The world’s oldest surviving newspaper Sweden’s Post-och Inrikes Tidningar (Mail and Domestic Tidings, subscription required), has gone to web-only publication.
For centuries, readers thumbed through the crackling pages of Sweden’s Post-och Inrikes Tidningar newspaper. No longer. The world’s oldest paper still in circulation has dropped its paper edition and now exists only in cyberspace. The newspaper, founded in 1645 by Sweden’s Queen Kristina, became a Web-only publication on Jan. 1. It’s a fate, many ink-stained writers and readers fear, that may await many of the world’s most venerable journals.

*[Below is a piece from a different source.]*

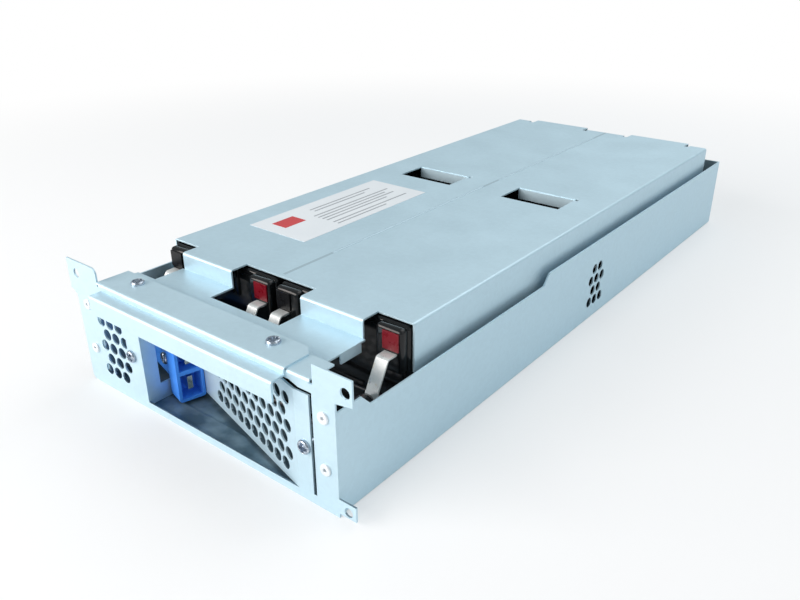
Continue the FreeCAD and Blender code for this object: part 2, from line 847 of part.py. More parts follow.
def make_block(number, row, column):
    """One sealed block: the case, and in front of it the stepped lid with its groove."""
    left = column_left(column)
    right = left + block_width
    front = row_start(row)
    seam = front + lid_depth
    rim = given("lid_rim")
    case = new_body(f"battery_case_{number}")
    grow(case, "XZ_Plane", seam, front + block_depth,
         [rectangle(left + rim, right - rim, block_low, block_top - rim)])
    round_edges(case, bend, [("y", left + rim, block_top - rim), ("y", right - rim, block_top - rim)])
    settle(case)
    lid = new_body(f"battery_lid_{number}")
    step = given("lid_step")
    grow(lid, "XZ_Plane", front + step, seam, [rectangle(left, right, block_low, block_top)])
    face = rectangle(left + step * 2, right - step * 2, block_low + step * 2, block_top - step * 2)
    grow(lid, "XZ_Plane", front, front + step, [face])
    groove = rectangle(seam - step * 4, seam - step * 3, block_top - step, block_top + 1)
    trim(lid, "YZ_Plane", left - 1, right + 1, [groove])
    settle(lid)


def terminal_spots(row, column):
    """Middle of the positive and the negative terminal of one block."""
    left = column_left(column)
    half = given("pad_size") / 2
    positive = left + block_width - given("pad_margin") - half
    negative = left + given("pad_margin") + half
    return positive, negative, row_start(row)


def make_terminals():
    """Coloured pads on the lids and the flat blades that stand out below them."""
    size = given("pad_size")
    high = block_top - given("pad_drop")
    thick = given("pad_thickness")
    blade = given("blade_height")
    half = given("blade_width") / 2
    pads = {"positive_pads": [], "negative_pads": []}
    blades = []
    for row in range(4):
        for column in range(2):
            positive, negative, face = terminal_spots(row, column)
            for label, middle in (("positive_pads", positive), ("negative_pads", negative)):
                pads[label].append(block("Pad", middle - size / 2, middle + size / 2, face - thick, face,
                                         high - size, high))
                blades.append(block("Blade", middle - half, middle + half, face - given("blade_reach"), face,
                                    blade - given("blade_thickness"), blade))
    for label, items in pads.items():
        settle(group(label, items))
    settle(group("terminal_blades", blades))


def strap_spots():
    """The four terminals of the front row, from left to right."""
    spots = []
    for column in range(2):
        positive, negative, face = terminal_spots(0, column)
        spots += [(negative, face), (positive, face)]
    return spots


strap_back = row_start(0) - gap
strap_hook = strap_back - given("strap_shelf")
strap_level = given("blade_height")
strap_foot = (strap_hook - given("strap_forward"), strap_level - given("strap_drop"))


def make_front_straps():
    """Tinned straps that lie on the front blades and slope forward and down."""
    half = given("strap_width") / 2
    thick = given("strap_thickness")
    for number, (middle, _) in enumerate(strap_spots(), start=1):
        body = new_body(f"front_strap_{number}")
        section = [(strap_back, strap_level), (strap_back, strap_level + thick),
                   (strap_hook, strap_level + thick), (strap_foot[0] - thick, strap_foot[1]), strap_foot,
                   (strap_hook + thick / 2, strap_level)]
        grow(body, "YZ_Plane", middle - half, middle + half, [section])
        settle(body)


def rounded_path(points):
    """Straight runs joined by tangent arcs, each as large as its two runs allow."""
    radii = []
    edges = []
    start = points[0]
    for before, corner, after in zip(points, points[1:], points[2:]):
        back = before - corner
        ahead = after - corner
        shorter = min(back.Length, ahead.Length)
        turn = math.pi - back.getAngle(ahead)
        setback = 0.45 * shorter
        radius = setback / math.tan(turn / 2)
        radii.append(radius)
        back.normalize()
        ahead.normalize()
        entry = corner + back * setback
        leave = corner + ahead * setback
        middle_way = (back + ahead).normalize()
        centre_distance = radius / math.cos(turn / 2)
        crown = corner + middle_way * (centre_distance - radius)
        edges.append(Part.LineSegment(start, entry).toShape())
        edges.append(Part.Arc(entry, crown, leave).toShape())
        start = leave
    edges.append(Part.LineSegment(start, points[-1]).toShape())
    return Part.Wire(edges), radii


def make_lead(label, diameter, spots):
    """A round lead along its route."""
    points = [FreeCAD.Vector(*(as_size(part).number for part in spot)) for spot in spots]
    path, radii = rounded_path(points)
    heading = (points[1] - points[0]).normalize()
    ring = Part.Wire([Part.makeCircle(diameter.number / 2, points[0], heading)])
    tube = path.makePipeShell([ring], True, False)
    expected = math.pi * diameter.number ** 2 / 4 * path.Length
    print(f"{label}: length {path.Length:.1f}, radii", " ".join(f"{radius:.1f}" for radius in radii),
          f"volume ratio {tube.Volume / expected:.4f}")
    if abs(tube.Volume / expected - 1) > 0.01:
        raise RuntimeError(f"{label} isn't a whole tube")
    lead = document.addObject("Part::Feature", label)
    lead.Label = label
    lead.Shape = tube
    return settle(lead)


def on_panel_line(along, off, height):
    """A point given along the slanted panel and square off it."""
    x = panel_fold - cosine(panel_angle) * along + sine(panel_angle) * off
    y = sine(panel_angle) * along + cosine(panel_angle) * off
    return (x, y, height)


def make_connector_leads():
    """From the connector's tail to the outer front straps."""
    diameter = given("lead_diameter")
    half = given("body_height") / 4
    tail = hood_start + hood_length + given("body_length")
    socket_end = tail - half
    spots = strap_spots()
    foot_y = strap_foot[0] + 1
    foot_z = strap_foot[1] - diameter / 2
    left_foot = spots[0][0]
    right_foot = spots[3][0]
    floor_level = gauge + diameter / 2 + gap
    lane = given("block_start") - diameter * 2
    red = [
        on_panel_line(socket_end, hood_middle, body_middle - half),
        on_panel_line(tail + 2, hood_middle, body_middle - half),
        (left_foot - 6, foot_y - 1, body_middle - half), (left_foot - 10.5, foot_y, body_middle + 3),
        (left_foot - 7, foot_y, foot_z), (left_foot, foot_y, foot_z),
    ]
    black = [
        on_panel_line(socket_end, hood_middle, body_middle + half),
        on_panel_line(tail + 2, hood_middle, body_middle + half),
        (left_foot - 5, foot_y + 3, body_middle + half), (left_foot - 9, lane + 1, body_middle + 1),
        (left_foot - 6, lane + 3, body_middle - 11), (left_foot + 6, lane + 1, floor_level + 2),
        (left_foot + 28, lane, floor_level), (-20, lane - 2, floor_level), (20, lane, floor_level + 1),
        (right_foot - 28, lane + 1, floor_level + 2), (right_foot - 12, lane - 1, floor_level + 12),
        (right_foot - 8, foot_y + 1, foot_z - 3), (right_foot, foot_y, foot_z),
    ]
    make_lead("red_lead", diameter, red)
    make_lead("black_lead", diameter, black)


def make_row_leads():
    """Thin leads from each block's inner terminal round the side to the next block's outer one."""
    diameter = given("link_diameter")
    side_lane = inner_half - diameter / 2 - gauge
    level = given("blade_height") - given("blade_thickness") - diameter / 2
    low = given("link_height")
    number = 0
    for side in (-1, 1):
        column = 0 if side < 0 else 1
        inner = abs(terminal_spots(0, column)[column].number)
        outer = abs(terminal_spots(0, column)[1 - column].number)
        for row in range(3):
            number += 1
            here = row_start(row) - row_gap / 2
            there = row_start(row + 1) - row_gap / 2
            if row:
                route = [(side * inner, here, level), (side * (inner + 12), here, low + 2),
                         (side * 45, here, low - 4), (side * 80, here, low - 5)]
            else:
                route = [(side * inner, strap_foot[0] + 1, strap_foot[1] - diameter / 2),
                         (side * (inner + 14), here - 6, low - 5),
                         (side * 45, here - 2, low - 6), (side * 78, here - 1, low - 6)]
            route += [(side * side_lane, here, low - 6), (side * side_lane, here + 7, low - 5),
                      (side * side_lane, (here + there) / 2, low - 4),
                      (side * side_lane, there - 7, low - 1), (side * side_lane, there, low),
                      (side * (outer + 7), there, low + 3), (side * (outer + 2), there, low + 9),
                      (side * outer, there, level)]
            make_lead(f"row_lead_{number}", diameter, route)


def make_rear_link():
    """Flat link across the middle of the last row."""
    body = new_body("rear_link")
    left_positive = terminal_spots(3, 0)[0]
    right_negative = terminal_spots(3, 1)[1]
    face = row_start(3)
    half = given("blade_width") / 2
    level = given("blade_height")
    grow(body, "XY_Plane", level, level + given("strap_thickness"),
         [rectangle(left_positive - half, right_negative + half, face - given("blade_reach"), face - gap)])
    return settle(body)


def make_label():
    body = new_body("label")
    left = -given("label_left")
    front = given("label_front")
    grow(body, "XY_Plane", cover_top, cover_top + given("label_thickness"),
         [rectangle(left, left + given("label_width"), front, front + given("label_length"))])
    return settle(body)


def check_and_export():
    """Refuse anything broken, then write one STEP file for each sub-part."""
    document.recompute()
    broken = [item.Name for item in document.Objects if {"Invalid", "Error"} & set(item.State)]
    if broken:
        raise RuntimeError("failed objects: " + ", ".join(broken))
    os.makedirs("parts", exist_ok=True)
    for item in finished:
        shape = item.Shape
        if shape.isNull() or not shape.isValid() or not shape.Solids:
            raise RuntimeError(f"{item.Label} has no sound shape")
        shape.exportStep(os.path.join("parts", f"{item.Label}.step"))
    print(len(finished), "sub-parts written")


make_tray()
make_front_plate()
make_connector_bracket()
make_connector_housing()
make_connector_contacts()
make_connector_screw()
make_front_screws()
make_front_rivets()
make_bezel_bracket()
make_bezel_screws()
make_top_cover()
for block_number in range(8):
    make_block(block_number + 1, block_number // 2, block_number % 2)
make_terminals()
make_front_straps()
make_connector_leads()
make_row_leads()
make_rear_link()
make_label()
check_and_export()
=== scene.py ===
import json
import math

import bmesh
import bpy
from bpy.props import FloatProperty, FloatVectorProperty, IntProperty, PointerProperty
from mathutils import Matrix, Vector


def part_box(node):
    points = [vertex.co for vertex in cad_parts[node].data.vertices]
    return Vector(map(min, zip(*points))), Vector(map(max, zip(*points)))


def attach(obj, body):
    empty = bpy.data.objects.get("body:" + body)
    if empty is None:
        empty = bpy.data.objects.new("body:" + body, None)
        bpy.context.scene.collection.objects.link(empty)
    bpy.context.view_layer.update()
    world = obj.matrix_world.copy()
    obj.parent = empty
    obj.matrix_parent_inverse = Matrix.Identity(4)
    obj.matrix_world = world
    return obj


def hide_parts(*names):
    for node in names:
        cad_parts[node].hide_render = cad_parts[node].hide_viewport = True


bl_info = {
    "name": "Battery cartridge",
    "version": (1, 0, 0),
    "blender": (4, 5, 0),
    "location": "View3D > Sidebar > Cartridge",
    "description": "Finishes and fine pieces of a sheet metal battery cartridge",
    "category": "Object",
}

MM = 0.001
BODY = "root"
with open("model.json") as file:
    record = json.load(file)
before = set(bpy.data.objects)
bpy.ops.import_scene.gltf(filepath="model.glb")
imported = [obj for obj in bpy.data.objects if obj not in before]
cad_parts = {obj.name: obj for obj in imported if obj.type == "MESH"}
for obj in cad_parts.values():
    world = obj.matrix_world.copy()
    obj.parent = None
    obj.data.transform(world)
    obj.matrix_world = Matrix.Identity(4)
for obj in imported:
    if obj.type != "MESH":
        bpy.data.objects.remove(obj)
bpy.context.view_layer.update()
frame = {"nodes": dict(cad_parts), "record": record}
NODES = frame["nodes"]
PLATE_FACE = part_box("front_plate")[0].y
TO_FRONT = Vector((0, -1, 0))
TO_TOP = Vector((0, 0, 1))
PANEL_ANGLE = math.radians(14.8)
BLOCK_COUNT = 8
STRAP_COUNT = 4


# sizes and colours that a user would change

def colour_prop(name, description, default):
    return FloatVectorProperty(name=name, description=description, default=default, subtype="COLOR",
                               size=3, min=0, max=1)


def length_prop(name, description, default):
    return FloatProperty(name=name, description=description, default=default, subtype="DISTANCE",
                         unit="LENGTH", min=0)


class SheetFinish(bpy.types.PropertyGroup):
    pale: colour_prop("Pale zinc", "Colour of the lightest crystals", (0.56, 0.735, 0.825))
    deep: colour_prop("Deep zinc", "Colour of the darkest crystals", (0.52, 0.695, 0.785))
    roughness: FloatProperty(name="Roughness", description="Mean roughness", default=0.47, min=0, max=1)
    metallic: FloatProperty(name="Metallic", description="Share of metal", default=0.48, min=0, max=1)
    edge: length_prop("Edge radius", "Radius that the sheared edges look rounded to", 0.25 * MM)


class FastenerSizes(bpy.types.PropertyGroup):
    ring: FloatProperty(name="Rivet ring", description="Share of the rivet head outside its dimple",
                        default=0.7, min=0.1, max=0.9)
    recess_reach: FloatProperty(name="Recess reach", description="Arm of the cross over the head radius",
                                default=0.74, min=0.1, max=0.9)
    recess_width: FloatProperty(name="Recess width", description="Half an arm's width over the head radius",
                                default=0.27, min=0.02, max=0.5)
    recess_depth: FloatProperty(name="Recess depth", description="Depth of the cross over the head height",
                                default=0.88, min=0.1, max=0.95)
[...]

Meanwhile, the world’s most meretricious and unpatriotic newspaper is losing staggering amounts of money, and Arthur Sulzberger sees the handwriting on the wall, too. Interviewed at the World Economic Forum at Davos, Switzerland, Haaretz reports that Sulzberger said, “Our goal is to manage the transition from print to internet.”
Given the constant erosion of the printed press, do you see the New York Times still being printed in five years?
“I really don’t know whether we’ll be printing the Times in five years, and you know what? I don’t care either,” he says.
No printed Times? Whatever will we use to line the bottom of our canary cage?